* START *
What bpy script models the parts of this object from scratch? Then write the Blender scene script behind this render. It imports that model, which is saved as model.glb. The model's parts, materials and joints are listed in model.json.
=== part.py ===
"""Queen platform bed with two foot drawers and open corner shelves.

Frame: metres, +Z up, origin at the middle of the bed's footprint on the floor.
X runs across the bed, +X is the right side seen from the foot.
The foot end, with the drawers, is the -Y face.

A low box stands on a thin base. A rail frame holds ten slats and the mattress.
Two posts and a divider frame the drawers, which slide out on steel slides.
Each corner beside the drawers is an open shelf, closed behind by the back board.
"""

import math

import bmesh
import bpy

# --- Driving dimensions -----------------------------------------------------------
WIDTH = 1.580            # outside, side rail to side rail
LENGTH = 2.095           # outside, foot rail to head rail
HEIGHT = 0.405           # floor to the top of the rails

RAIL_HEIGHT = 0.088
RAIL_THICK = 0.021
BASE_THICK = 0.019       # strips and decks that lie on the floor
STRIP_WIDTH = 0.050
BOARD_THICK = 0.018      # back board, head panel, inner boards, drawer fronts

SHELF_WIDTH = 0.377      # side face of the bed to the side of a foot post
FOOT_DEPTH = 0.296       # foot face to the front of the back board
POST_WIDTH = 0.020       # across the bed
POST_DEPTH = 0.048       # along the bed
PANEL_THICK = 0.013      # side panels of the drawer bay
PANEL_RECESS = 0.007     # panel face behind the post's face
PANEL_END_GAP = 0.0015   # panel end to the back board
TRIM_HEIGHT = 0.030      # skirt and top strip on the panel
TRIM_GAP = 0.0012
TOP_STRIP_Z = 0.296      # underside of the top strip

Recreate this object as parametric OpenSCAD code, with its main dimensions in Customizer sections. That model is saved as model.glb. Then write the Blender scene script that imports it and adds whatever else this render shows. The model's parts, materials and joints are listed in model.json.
* END *
→ **JOB**
Copy the records above exactly, from the first line through the line containing "The foot end, with", and include nothing else.

→ **ANSWER TO THIS EXERCISE**
What bpy script models the parts of this object from scratch? Then write the Blender scene script behind this render. It imports that model, which is saved as model.glb. The model's parts, materials and joints are listed in model.json.
=== part.py ===
"""Queen platform bed with two foot drawers and open corner shelves.

Frame: metres, +Z up, origin at the middle of the bed's footprint on the floor.
X runs across the bed, +X is the right side seen from the foot.
The foot end, with the drawers, is the -Y face.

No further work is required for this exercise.